The trust hasn’t found investors yet, but the board heard presentations from the Chicago Public Schools and facilities and water management departments Thursday. All three are planning large energy efficiency upgrades they want the trust to pay for.

“It’s a reduction of energy, it’s reduction of manpower, reduction of ongoing maintenance, it’s an improvement in our carbon footprint,” said Tom Powers, commissioner for the Chicago Department of Water Management, describing upgrades to an aging steam-powered water pump he said could lead to millions in savings.

The city currently has four steam-powered pumps which require around-the-clock staffing. The replacement station at Jardine would be “one of the most green water pumping stations in North America,” Powers said.

If the water management project is funded by the infrastructure trust, the savings would likely be used to pay back private investors. The trust’s five-person board also heard presentations from lawyers hired by Mayor Rahm Emanuel’s office on developing an initial request for qualifications from potential investors.

The city hopes to find investors willing to put in a minimum of $50 million dollars to be paid back as energy retrofits yield large savings.

“We can’t decide that we know for sure what the terms will be,” said David Hoffman, the city’s former Inspector General who is now on the trust board.

He played the role of watchdog at the meeting, questioning lawyers and department heads as to whether they were already accounting for the infrastructure trust funds in their budgets. All three city departments who presented were careful to say that any projects they had budgeted for in 2013 already had funding sources.

The trust has been the object of ongoing scrutiny because it was established to operate independent of City Hall and is now applying for nonprofit 501(c)3 status.

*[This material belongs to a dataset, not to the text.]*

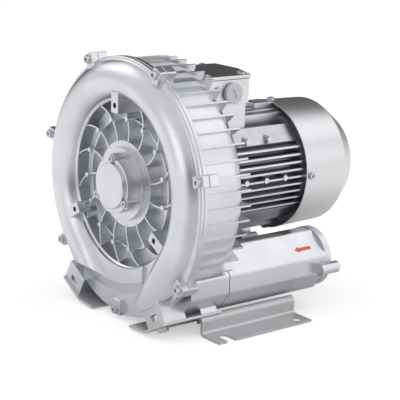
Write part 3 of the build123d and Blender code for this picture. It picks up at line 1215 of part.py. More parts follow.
def blind_plug():
    """Round slotted plug in the right side of the box."""
    seat = BOX_HALF_WIDTH + SEAL_RING
    head = Rot(0, 90, 0) * Cylinder(PLUG_HEAD_R, PLUG_HEAD_THICK)
    head = Pos(seat + PLUG_HEAD_THICK / 2, PLUG_Y, PLUG_Z) * head
    head = fillet(head.edges().group_by(Axis.X)[-1], PLUG_EDGE_R)
    start = BOX_HALF_WIDTH - BOX_WALL - THREAD_END
    thread = Pos((start + seat) / 2, PLUG_Y, PLUG_Z) * Rot(0, 90, 0) * Cylinder(PLUG_THREAD_R, seat - start)
    slot = Pos(seat + PLUG_HEAD_THICK, PLUG_Y, PLUG_Z) * Rot(PLUG_SLOT_ANGLE, 0, 0)
    return head + thread - slot * Box(2 * PLUG_SLOT_DEPTH, PLUG_SLOT_WIDTH, PLUG_SLOT_LENGTH)


def plug_seal():
    ring = Cylinder(PLUG_HEAD_R - GASKET_INSET, SEAL_RING)
    ring -= Cylinder(PLUG_THREAD_R + SCREW_CLEARANCE, 2 * SEAL_RING)
    return Pos(BOX_HALF_WIDTH + SEAL_RING / 2, PLUG_Y, PLUG_Z) * Rot(0, 90, 0) * ring


def cable_gland():
    """Body of the cable gland in the left side of the box, with its clear bore."""
    end = BOX_HALF_WIDTH + GLAND_HEX + GLAND_NECK
    start = BOX_HALF_WIDTH - BOX_WALL - THREAD_END
    wall = Pos(-BOX_HALF_WIDTH, PLUG_Y, PLUG_Z)
    hexagon = wall * Rot(0, -90, 0) * extrude(RegularPolygon(GLAND_R, 6), GLAND_HEX)
    neck = Pos(-(start + end) / 2, PLUG_Y, PLUG_Z) * Rot(0, 90, 0) * Cylinder(PLUG_THREAD_R, end - start)
    bore = wall * Rot(0, 90, 0) * Cylinder(GLAND_BORE_R, 4 * GLAND_HEX + 2 * GLAND_NECK)
    return hexagon + neck - bore


def gland_nut():
    """Domed nut screwed over the neck of the gland."""
    start = BOX_HALF_WIDTH + GLAND_HEX
    end = start + GLAND_NECK + GLAND_DOME
    dome = Pos(-(start + end) / 2, PLUG_Y, PLUG_Z) * Rot(0, 90, 0) * Cylinder(GLAND_R - 1.0, end - start)
    dome = fillet(dome.edges().group_by(Axis.X)[0], GLAND_EDGE_R)
    space = Rot(0, 90, 0) * Cylinder(PLUG_THREAD_R + SCREW_CLEARANCE, 2 * GLAND_NECK)
    space = Pos(-start, PLUG_Y, PLUG_Z) * space
    bore = Pos(-end, PLUG_Y, PLUG_Z) * Rot(0, 90, 0) * Cylinder(GLAND_BORE_R, 4 * GLAND_DOME)
    return dome - space - bore


def earth_screw():
    one = Rot(0, 0, 90) * screw(M4_R, M4_HEAD_R, M4_HEAD, BOX_WALL + 2.0)
    return Pos(BOX_HALF_WIDTH, EARTH_Y, EARTH_Z) * one


# All pieces, each written to its own file

def save_casing():
    save("front_cover", front_cover())
    save("bearing_cap", bearing_cap())
    save("bearing_cap_screws", *bearing_cap_screws())
    save("cover_screws", *cover_screws())
    save("impeller_housing", impeller_housing())
    save("motor_screws", *motor_screws())
    save("front_shaft_seal", shaft_seal(DISH_FLOOR_Y + DISH_FLOOR_THICK - SEAL_WIDTH))
    save("rear_shaft_seal", shaft_seal(REAR_WALL_Y + SEAL_LIP))


def save_silencers():
    for side, turn in (("right", lambda shape: shape), ("left", mirrored)):
        save("silencer_" + side, turn(silencer()))
        save("silencer_gasket_" + side, turn(silencer_gasket()))
        save("silencer_lining_" + side, turn(silencer_lining()))
        save("silencer_tube_" + side, turn(silencer_tube()))
        save("port_flange_" + side, turn(port_flange()))
        save("foot_" + side, turn(foot()))
    save("silencer_screws", *silencer_screws())
    save("flange_screws", *flange_screws())
    save("foot_screws", *foot_screws())
    save("foot_nuts", *foot_nuts())


def save_rotor():
    save("shaft", shaft())
    save("impeller", impeller())
    save("impeller_key", impeller_key())
    save("spacer_sleeve", spacer_sleeve())
    save("rotor_core", rotor_core())
    save("cooling_fan", cooling_fan())
    save("front_circlip", circlip(SHAFT_R, FRONT_BEARING_Y - CIRCLIP_THICK))
    save("rear_circlip", circlip(SHAFT_REAR_R, REAR_BEARING_Y + REAR_BEARING_WIDTH))
    save("fan_circlip", circlip(SHAFT_FAN_R, FAN_HUB_REAR_Y))
    save("preload_washer", preload_washer())
    save_bearing("front", SHAFT_R, FRONT_BEARING_R, FRONT_BEARING_Y, FRONT_BEARING_WIDTH, FRONT_BALL_R,
                 FRONT_BALLS)
    save_bearing("rear", SHAFT_REAR_R, REAR_BEARING_R, REAR_BEARING_Y, REAR_BEARING_WIDTH, REAR_BALL_R,
                 REAR_BALLS)


def save_motor():
    save("motor_housing", motor_housing())
    save("stator_core", stator_core())
    save("stator_windings", *stator_windings())
    save("rear_endshield", rear_endshield())
    save("endshield_screws", *endshield_screws())
    save("fan_cowl", fan_cowl())
    save("cowl_screws", *cowl_screws())


def save_terminal_box():
    save("terminal_box", terminal_box())
    save("terminal_box_gasket", box_gasket())
    save("terminal_box_lid", terminal_box_lid())
    save("lid_screws", *lid_screws())
    save("terminal_block", terminal_block())
    save("terminal_studs", *terminal_studs())
    save("blind_plug", blind_plug())
    save("plug_seal", plug_seal())
    save("cable_gland", cable_gland())
    save("gland_nut", gland_nut())
    save("earth_screw", earth_screw())


os.makedirs("parts", exist_ok=True)
save_casing()
save_silencers()
save_rotor()
save_motor()
save_terminal_box()
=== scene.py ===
import json
import math

import bmesh
import bpy
from bpy.props import FloatProperty, FloatVectorProperty, IntProperty, PointerProperty
from mathutils import Matrix, Vector
from mathutils.bvhtree import BVHTree


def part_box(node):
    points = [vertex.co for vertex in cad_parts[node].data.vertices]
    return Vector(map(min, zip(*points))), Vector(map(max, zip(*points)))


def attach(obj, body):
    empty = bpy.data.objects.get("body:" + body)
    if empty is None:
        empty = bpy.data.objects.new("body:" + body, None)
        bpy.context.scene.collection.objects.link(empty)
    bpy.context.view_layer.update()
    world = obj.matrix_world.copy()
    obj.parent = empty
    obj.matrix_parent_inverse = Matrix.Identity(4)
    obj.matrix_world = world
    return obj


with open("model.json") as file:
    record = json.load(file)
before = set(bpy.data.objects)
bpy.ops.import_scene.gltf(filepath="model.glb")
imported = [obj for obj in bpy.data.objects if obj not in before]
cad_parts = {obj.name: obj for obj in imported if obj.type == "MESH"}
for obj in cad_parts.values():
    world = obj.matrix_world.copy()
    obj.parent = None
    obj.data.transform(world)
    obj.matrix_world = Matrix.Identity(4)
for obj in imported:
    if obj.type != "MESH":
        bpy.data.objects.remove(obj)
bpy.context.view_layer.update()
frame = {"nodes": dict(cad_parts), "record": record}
NODES = frame["nodes"]
RECORD = frame["record"]
SLOT_OF = {part["node"]: part["material_slot"] for part in RECORD["subparts"]}
MOUNT_OF = {mount["name"]: mount for mount in RECORD["mounts"]}

bl_info = {
    "name": "Side-channel air blower",
    "version": (1, 0, 0),
    "blender": (4, 5, 0),
    "location": "View3D > Sidebar > Blower",
    "description": "Finishes, small fittings and studio of a side-channel air blower",
    "category": "Object",
}

# Places and sizes in metres, in the frame of the record
SHAFT_HEIGHT = MOUNT_OF["front_mounting_lugs"]["pos_m"][2]
# Radii between which the painted shade on the motor's casting fades out, from the fins' roots outwards
FIN_ROOT_R, FIN_SHADE_END_R = 0.0685, 0.0800
# Radius and depth of the ports' threads
PORT_R, PORT_DEPTH = 0.0224, 0.020
# Rounded end of the gland's nut, and how much shorter its ribs are than the rest
GLAND_DOME, GLAND_RIB_GAP = 0.004, 0.0012
# How far a washer's hole lies inside its screw's head
WASHER_LAP = 0.0006
# Screws with washers: node, height and radius of the head, way from thread to head or None for outwards
HEADS = (
    ("cover_screws", 0.0045, 0.0050, (0.0, -1.0, 0.0)),
    ("bearing_cap_screws", 0.0032, 0.0043, (0.0, -1.0, 0.0)),
    ("flange_screws", 0.0032, 0.0043, (0.0, 1.0, 0.0)),
    ("lid_screws", 0.0026, 0.0035, (0.0, 0.0, 1.0)),
    ("cowl_screws", 0.0032, 0.0043, None),
)
# The right silencer's arrow: its place, the way the casting faces there, and what sinks in and stands out
ARROW_X, ARROW_Y, ARROW_Z = 0.1064, 0.0255, 0.0838
ARROW_OUT, ARROW_UP = 0.64, 0.77
ARROW_UNDER, ARROW_OVER = -0.0003, 0.0001
# Length of the arrow's head and half the width of its shaft, as shares of its width
ARROW_HEAD, ARROW_SHAFT = 0.82, 0.25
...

Its status as an independent entity would exempt it from many of the transparency requirements city entities are subject to. When the ordinance establishing the trust was first passed, some aldermen worried that it could lead to lucrative private contracts being granted behind closed doors.

Other presenters at Thursday’s meeting included David Reynolds, commissioner for the Chicago Department of Fleet and Facility management, and Pat Taylor, Chicago Public Schools Chief Property Officer.

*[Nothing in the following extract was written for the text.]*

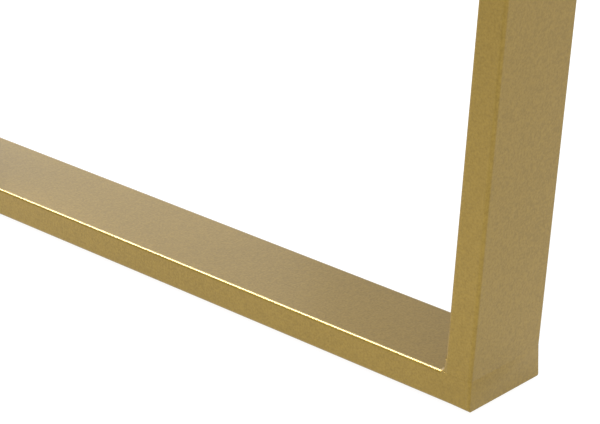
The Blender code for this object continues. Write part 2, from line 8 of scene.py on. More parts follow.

Reynolds presented a proposal for a large project retrofitting and automating lights, repairing heating, cooling, and ventilation, and making structural efficiency improvements to city buildings including City Hall and the Chicago Cultural Center. Reynolds projected a project cost of $37 million that would result in $3.3 million in yearly savings on energy costs.

He said a structure that could provide large sums of up-front funding would be an ideal structure to allow pursuit of efficiency projects that are longer-term, such as replacing boilers in buildings.

Taylor echoed Reynolds as she explained a massive energy efficiency project already underway in the public schools. She hopes investors in the trust will be interested in reimbursing the costs in exchange for a promise of returns. She estimated $3 million dollars in annual savings in energy costs beginning as soon as March 2013.